When we reviewed the NZXT Phantom 630 in September, we praised the chassis for excellent design, thoughtful extras, and a very reasonable price point for the luxury case market. The NZXT Phantom 530 is the next step down from the NZXT 630, with a slightly cheaper price tag and a few feature changes. It’s a great chassis overall, particularly for this price point, but there are some differences between the NZXT 630 and Phantom 530 that might nudge some buyers towards the higher-end enclosure.
Physically, the NZXT 630 and 530 are cut from the same cloth. Where the NZXT 630 offers a small clear plexiglass window on the case panel and a lower panel with an included fan, the Phantom 530 opts for an asymmetric plexiglass frame and a fan grill in the bottom-right corner. This is rather odd placement –the fan grill is partly blocked by the drive bays, and doesn’t push air directly over the hottest part of the GPU.
The front panel door on the Phantom 530 is a straight rectangle, unlike the triangle-shaped panel on the Phantom 630, but both designs have a prominent front intake fan. Here, we see one of the omissions from the NZXT 630′s design, in order to bring the Phantom 530′s price down—the cheaper case lacks the NZXT 630′s integrated card reader.
The top of the Phantom 530 retains the NZXT 630′s blunt triangular shape and the integrated fan controller. The fan controller has switched places—it’s on the left side of the case now, instead of the right—there are a fewer top-mounted USB ports. The NZXT 630 offered two USB 2.0, two USB 3.0, and a set of audio jacks, while the Phantom 530 retains just the USB 3.0 ports and the pair of audio ports.
The inside of the chassis is every bit as well designed as the NZXT 630. The Phantom 530 keeps NZXT’s removable drive bays and offers a stairstep configuration—the first 3.5-inch drive bay has three slots, the second has two, and the bottom-most drive bay has just one. This way you can swap and move drive bays around to put as many drives as you want into the computer with ideal airflow. Users who plan on using a solid-state drive (SSD) with a massive set of video cards can pull all three bays out and drop the 2.5-inch drive behind the motherboard in the appropriate slot cut for it.
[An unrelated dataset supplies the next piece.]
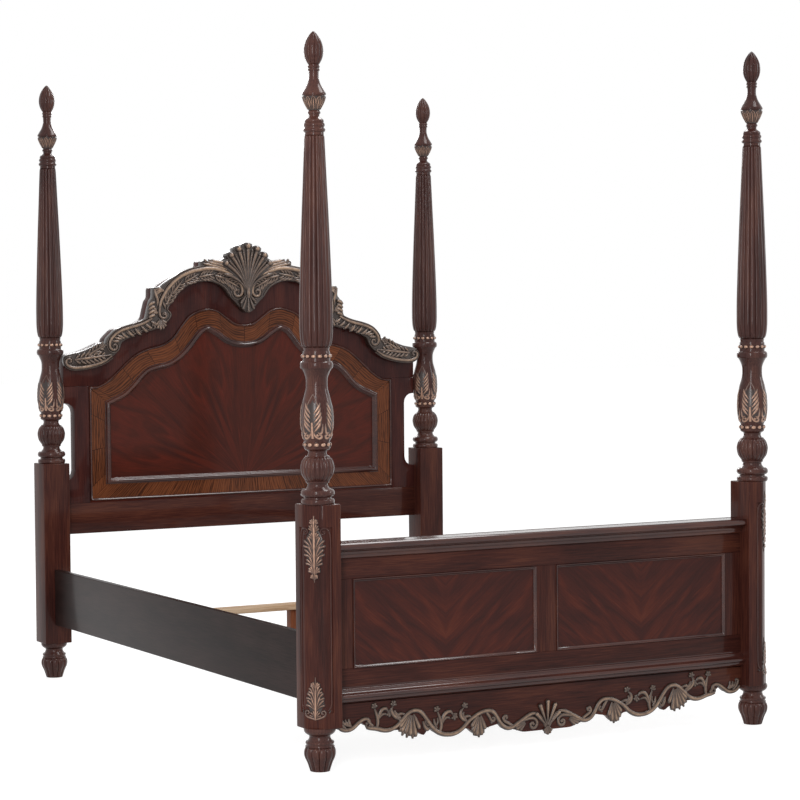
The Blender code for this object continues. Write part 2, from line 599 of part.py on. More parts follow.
def build_headboard_panel():
    """The veneered core with its crossband, the bolection moulding and the bead at the frame."""
    face = CORE_FRONT_Y - GAP
    slab("headboard_field_panel", panel_loop(GAP), CORE_FRONT_Y, CORE_FRONT_Y + PANEL_THICKNESS,
         VENEER)
    bead_face = HEAD_FRONT_Y - OUTER_BEAD_PROUD
    bead = ((GAP, face), (GAP, HEAD_FRONT_Y), (OUTER_BEAD / 2, bead_face), (OUTER_BEAD, face))
    frame_moulding("headboard_outer_bead", panel_loop, bead, CHERRY)
    band_in = OUTER_BEAD + GAP
    band_out = band_in + CROSSBAND_WIDTH
    band_face = face - CROSSBAND_THICKNESS
    band = ((band_in, face), (band_in, band_face), (band_out, band_face), (band_out, face))
    frame_moulding("headboard_crossband", panel_loop, band, CROSSBAND)
    start = band_out + GAP
    moulding = [(start, face), (start, band_face)]
    moulding += [(start + MOULDING_WIDTH * across, face - MOULDING_PROUD * out)
                 for across, out in ((0.2, 0.85), (0.5, 1.0), (0.8, 0.55))]
    moulding.append((start + MOULDING_WIDTH, face))
    frame_moulding("headboard_inner_moulding", panel_loop, moulding, CHERRY)


def build_crown():
    """The two halves of the scrolled crown, in front of the frame, and the shell on their joint."""
    back = HEAD_FRONT_Y - GAP
    upper = placed(CROWN_UPPER_SHARES, SHOULDER_X, CROWN_BOTTOM, CROWN_RISE)
    lower = placed(CROWN_LOWER_SHARES, SHOULDER_X, CROWN_BOTTOM, CROWN_RISE)
    for side, sign in (("left", -1), ("right", 1)):
        half = upper + lower
        half = [Vector((max(p.x, GAP / 2), p.y)) for p in half]
        outline = half if sign > 0 else mirrored(half)
        bm = prism([(x, back, z) for x, z in outline], (0, -CROWN_DEPTH, 0))
        front = [e for e in bm.edges if all(v.co.y < back - CROWN_DEPTH / 2 for v in e.verts)
                 and not all(abs(v.co.x) < GAP for v in e.verts)]
        bmesh.ops.bevel(bm, geom=front, offset=CROWN_ROUND, affect="EDGES", segments=1, profile=0.5,
                        material=-1, clamp_overlap=True)
        add(f"headboard_crown_carving_{side}", bm, UMBER_GILT)
    tip = CROWN_BOTTOM + CROWN_RISE + SHELL_RISE
    shell = fan(SHELL_HEIGHT, SHELL_HALF_WIDTH, SHELL_THICKNESS, SHELL_RIBS)
    bmesh.ops.translate(shell, verts=shell.verts, vec=(0, CROWN_FRONT_Y - GAP, tip - SHELL_HEIGHT))
    add("headboard_crest_shell", shell, UMBER_GILT)


def fan(height, half_width, thickness, ribs):
    """A ribbed shell on a tapering stem: back at Y 0, front towards -Y, foot at the origin."""
    radius = half_width / math.sin(FAN_ANGLE)
    hub = height - radius
    steps = 2 * ribs
    sections = []
    for share, width in FAN_STEM_SHARES:
        half = radius * FAN_HUB_SHARE * math.sin(FAN_ANGLE) * width
        sections.append([(half * (2 * step / steps - 1), -thickness * FAN_STEM_DEPTH_SHARE, hub * share)
                         for step in range(steps + 1)])
    for share in (FAN_HUB_SHARE, FAN_CREST_SHARE, 1.0):
        rim = share == 1.0
        section = []
        for step in range(steps + 1):
            angle = FAN_ANGLE * (2 * step / steps - 1)
            valley = step % 2 == 0
            reach = radius * share * (FAN_NOTCH_SHARE if valley and rim else 1.0)
            relief = thickness * (FAN_VALLEY_SHARE if valley else 1.0) * (FAN_RIM_SHARE if rim else 1.0)
            section.append((reach * math.sin(angle), -relief, hub + reach * math.cos(angle)))
        sections.append(section)
    return loft([front + [(x, 0.0, z) for x, y, z in reversed(front)] for front in sections])


# ---------------------------------------------------------------- footboard
def build_footboard_frame():
    front, back = FOOT_FRONT_Y, FOOT_BACK_Y
    board("footboard_bottom_rail", (-INNER_X, front, APRON_TOP + GAP),
          (INNER_X, back, FOOT_PANEL_BOTTOM), CHERRY)
    board("footboard_top_rail", (-INNER_X, front, FOOT_PANEL_TOP), (INNER_X, back, CAP_BOTTOM - GAP),
          CHERRY)
    low, high = FOOT_PANEL_BOTTOM + GAP, FOOT_PANEL_TOP - GAP
    stile_x = INNER_X - FOOT_STILE
    half_mullion = MULLION_WIDTH / 2
    board("footboard_mullion", (-half_mullion, front, low), (half_mullion, back, high), CHERRY)
    for side, sign in (("left", -1), ("right", 1)):
        ends = sorted((sign * stile_x, sign * INNER_X))
        board(f"footboard_{side}_stile", (ends[0], front, low), (ends[1], back, high), CHERRY)
        opening = sorted((sign * (half_mullion + GAP), sign * (stile_x - GAP)))
        face = front + FOOT_PANEL_RECESS
        slab(f"footboard_{side}_panel", rectangle(*opening, low, high), face,
             face + FOOT_PANEL_THICKNESS, VENEER)
        bead = ((0.0, face - GAP), (0.0, front - FOOT_BEAD_PROUD / 2),
                (FOOT_BEAD * 0.4, front - FOOT_BEAD_PROUD), (FOOT_BEAD, front), (FOOT_BEAD, face - GAP))
        frame_moulding(f"footboard_{side}_panel_bead", partial(rectangle, *opening, low, high), bead,
                       CHERRY)


def build_footboard_mouldings():
    """The moulded cap on the top rail and the reeded base moulding over the apron's joint."""
    front, back = FOOT_FRONT_Y, FOOT_BACK_Y
    nose = front - CAP_NOSING
    rear = back + CAP_BACK
    cap = [(back, 0.0), (back, 0.38), (rear, 0.52), (rear, 0.88), (rear - CAP_BACK / 3, 1.0)]
    cap += [(nose + CAP_NOSING * out, up) for out, up in
            ((0.32, 1.0), (0.08, 0.92), (0.0, 0.78), (0.03, 0.63), (0.22, 0.56), (0.27, 0.46),
             (0.48, 0.39), (0.67, 0.24), (0.67, 0.14), (0.86, 0.0))]
    section = [(y, CAP_BOTTOM + CAP_HEIGHT * up) for y, up in cap]
    run_of_moulding("footboard_cap_rail", section, INNER_X, CHERRY)
    face = front - GAP
    low = APRON_TOP - BASE_DROP
    base = [(0.0, 1.0), (0.25, 1.0), (0.3, 0.9), (0.5, 0.86), (0.54, 0.78), (0.45, 0.68), (0.62, 0.58),
            (0.66, 0.5), (0.56, 0.36), (0.9, 0.3), (1.0, 0.18), (0.9, 0.06), (0.6, 0.0), (0.0, 0.0)]
    section = [(face - BASE_PROUD * out, low + BASE_HEIGHT * up) for out, up in base]
    run_of_moulding("footboard_base_moulding", section, INNER_X, CHERRY)


def build_apron():
    """The scalloped apron, with a carved scroll each side of a small shell."""
    front = FOOT_FRONT_Y
    edge = smooth(placed(APRON_EDGE_SHARES, INNER_X, APRON_CLEARANCE, APRON_HEIGHT), 2)
    top = [Vector((-INNER_X, APRON_TOP)), Vector((INNER_X, APRON_TOP))]
    slab("footboard_apron", top + both_sides(edge), front, front + APRON_THICKNESS, CHERRY)
    back = front - GAP
    line = smooth(placed(APRON_SCROLL_SHARES, INNER_X, APRON_CLEARANCE, APRON_HEIGHT), 2)
    for side, sign in (("left", -1), ("right", 1)):
        path = [Vector((sign * p.x, p.y)) for p in line]
        add(f"footboard_apron_scroll_{side}", stroke(path, SCROLL_WIDTH, SCROLL_DEPTH, back), UMBER_GILT)
    shell = fan(APRON_SHELL_HEIGHT, APRON_SHELL_HALF_WIDTH, APRON_SHELL_THICKNESS, APRON_SHELL_RIBS)
    bmesh.ops.translate(shell, verts=shell.verts, vec=(0, back, APRON_CLEARANCE + GAP))
    add("footboard_apron_shell", shell, UMBER_GILT)


def stroke(path, width, depth, back):
    """A tapering carved scroll: a low ridge that follows a path in X and Z."""
    sections = []
    for index, here in enumerate(path):
        before = path[max(index - 1, 0)]
        after = path[min(index + 1, len(path) - 1)]
        along = (after - before).normalized()
        across = Vector((-along.y, along.x))
        middle = math.sin(math.pi * (index + 0.5) / len(path))
        taper = SCROLL_END_SHARE + (1 - SCROLL_END_SHARE) * middle
        half = width * taper / 2
        left, right = here + across * half, here - across * half
        sections.append([(left.x, back, left.y), (here.x, back - depth * taper, here.y),
                         (right.x, back, right.y)])
    return loft(sections)


# ---------------------------------------------------------------- leaves on the foot posts
def leaf(length, width, lobes):
    """An acanthus leaf with a midrib: back at Y 0, front towards -Y, stalk at the origin, tip up."""
    rows = 2 * lobes
    sections = []
    for row in range(rows + 1):
        share = row / rows
        swell = math.sin(math.pi * (LEAF_STALK_SHARE + LEAF_SPAN_SHARE * share) ** LEAF_FULLNESS)
        notch = LEAF_NOTCH_SHARE if row % 2 == 0 and 0 < row < rows else 1.0
        half = width / 2 * swell * notch
        drop = length * LEAF_DROOP_SHARE * (row % 2)
        z = length * share
        sections.append([(-half, 0.0, z + drop), (-half, -LEAF_EDGE, z + drop), (0.0, -LEAF_RIDGE, z),
                         (half, -LEAF_EDGE, z + drop), (half, 0.0, z + drop)])
    return loft(sections)


def build_leaves():
    """A leaf hangs from the top of each canted corner and another stands at its bottom."""
    cant_distance = (POST_SIDE - CANT) / math.sqrt(2) + GAP
    for side, sign in (("left", -1), ("right", 1)):
        outward = Vector((sign, -1, 0)).normalized()
        middle = Vector((sign * POST_X, -POST_Y, 0)) + outward * cant_distance
        turn = math.radians(45) * sign
        drop = add(f"foot_{side}_drop_leaf", leaf(DROP_LEAF_LENGTH, DROP_LEAF_WIDTH, 5), UMBER_GILT)
        drop.rotation_euler = (0, math.pi, turn)
        drop.location = middle + Vector((0, 0, BLOCK_TOP - DROP_LEAF_TOP))
        stand = add(f"foot_{side}_base_leaf", leaf(BASE_LEAF_LENGTH, BASE_LEAF_WIDTH, 4), UMBER_GILT)
        stand.rotation_euler = (0, 0, turn)
        stand.location = middle + Vector((0, 0, BLOCK_BOTTOM + BASE_LEAF_BOTTOM))


def main():
    for piece in list(bpy.data.objects):
        bpy.data.objects.remove(piece, do_unlink=True)
    build_posts()
    for side, sign in (("left", -1), ("right", 1)):
        build_side(side, sign)
    build_slats()
    build_headboard_frame()
    build_headboard_panel()
    build_crown()
    build_footboard_frame()
    build_footboard_mouldings()
    build_apron()
    build_leaves()


main()
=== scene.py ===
# %% [markdown]
# # A four poster bed with reeded posts
#
# The bed's frame already exists: posts, boards, rails and slats, each with its real size and place.
# This lesson dresses it. It turns the posts finely, cuts reeds and lobes into them, lays carved scrolls
# on the headboard and the apron, and gives every board the wood that it is made of.
#
# Everything is in metres, with Z up. The foot end faces -Y and the headboard stands at +Y. Sizes that a
# maker would read off a rule are written in millimetres and multiplied by MM.

import math

import bmesh
import bpy
from mathutils import Matrix, Vector


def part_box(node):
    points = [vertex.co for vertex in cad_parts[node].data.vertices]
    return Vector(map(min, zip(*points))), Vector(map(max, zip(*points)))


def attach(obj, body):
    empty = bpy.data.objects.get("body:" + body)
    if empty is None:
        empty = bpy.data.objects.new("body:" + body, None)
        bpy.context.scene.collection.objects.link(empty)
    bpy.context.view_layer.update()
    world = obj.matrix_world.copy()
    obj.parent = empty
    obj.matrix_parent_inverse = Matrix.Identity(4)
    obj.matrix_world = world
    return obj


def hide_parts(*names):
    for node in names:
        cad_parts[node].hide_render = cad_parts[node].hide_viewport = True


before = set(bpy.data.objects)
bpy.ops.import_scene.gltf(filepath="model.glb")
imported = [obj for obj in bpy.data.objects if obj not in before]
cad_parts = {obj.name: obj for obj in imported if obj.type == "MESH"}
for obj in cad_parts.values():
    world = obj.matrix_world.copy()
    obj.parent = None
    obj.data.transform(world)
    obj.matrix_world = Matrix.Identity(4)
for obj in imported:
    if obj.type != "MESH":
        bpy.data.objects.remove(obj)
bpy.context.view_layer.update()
MM = 0.001
BED = "bedstead"

# %% [markdown]
# ## The camera
#
# The bed is looked at from the foot end, well to its left, with a long lens from standing eye height.
# The camera's axes are worked out from its heading, its slight downward pitch and its small roll.

# %% Place the camera
HEADING, PITCH, ROLL = (math.radians(a) for a in (28.77, 2.47, -0.45))
EYE = (-4.2296, -7.8554, 1.4318)
FOCAL_LENGTH = 115.2         # mm
ahead = Vector((math.sin(HEADING) * math.cos(PITCH), math.cos(HEADING) * math.cos(PITCH), -math.sin(PITCH)))
level = ahead.cross(Vector((0, 0, 1))).normalized()
upward = level.cross(ahead)
rolled_right = level * math.cos(ROLL) + upward * math.sin(ROLL)
rolled_up = upward * math.cos(ROLL) - level * math.sin(ROLL)
lens = bpy.data.cameras.new("camera")
lens.lens = FOCAL_LENGTH
camera = bpy.data.objects.new("camera", lens)
camera.matrix_world = (Matrix.Translation(EYE)
                       @ Matrix((rolled_right, rolled_up, -ahead)).transposed().to_4x4())
bpy.context.scene.collection.objects.link(camera)
bpy.context.scene.camera = camera
print("camera at", [round(c, 2) for c in camera.matrix_world.translation])

# %% [markdown]
# ## Tools for finishes
#
# Paint charts give colours as sRGB hex values, while Blender mixes light in linear values, so one
# function turns the first into the second. Another adds a shader node with its settings and links: a
# value that is a socket is linked, and any other is typed in. It works on a material and on the world.

# %% Colours and nodes
def linear(hex_colour):
    """The linear colour of an sRGB hex value."""
    channels = [int(hex_colour[i:i + 2], 16) / 255 for i in (1, 3, 5)]
    return (*[c / 12.92 if c <= 0.04045 else ((c + 0.055) / 1.055) ** 2.4 for c in channels], 1.0)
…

Once you’re working in the chassis, everything goes smoothly. There’s room for up to eight expansion slots, the case supports the EATX (Extended ATX) standard, and there are two cut outs for external water cooling pipelines and a substantial top vent with additional space for exhaust fans or a top-mounted internal radiator. Hard drives still insert from the back (making them easier to cable), and this time, the drive mounting brackets are sturdier than the rather flimsy counterparts that the NZXT 630 uses. That was one of the few places we dinged the NZXT 630, so we’re glad to see the adjustment.
The fan controller, meanwhile, includes both fans already wired up, with four additional empty slots for more fan headers and two fan extension cables. This last might seem a trivial point, but there are few things more frustrating than ordering a new fan and realizing you’ve got to head back to buy a separate cable before you can mount the thing because neither the case manufacturer or the fan company believed in bundling 15 cents worth of wire and plastic. There are plenty of cable routing options for hardware and the chassis itself, at 22 pounds, is reasonably light (as these things are reckoned).
Cooling performance and acoustics are both top notch in the Phantom 530, though exact performance will depend on how you configure the fans (if you add any). Moving the side-mounted case fan to the front was a bit of an odd choice, but the impact on GPU temperatures is minimal. With a $129 list price, the NZXT Phantom offers virtually everything a midrange enthusiast case could ask for—this is a chassis that can handle multiple video cards and a serious CPU aplomb, and the configurable drive bays continue to be a welcome touch.
We miss the front-mounted card reader and a few of the integrated fans that the NZXT 630 sported, but in both cases, these are relatively minor omissions that don’t compromise the quality of the design. If you want a midrange case with enthusiast, high-end performance, the NZXT Phantom 530 is a great choice.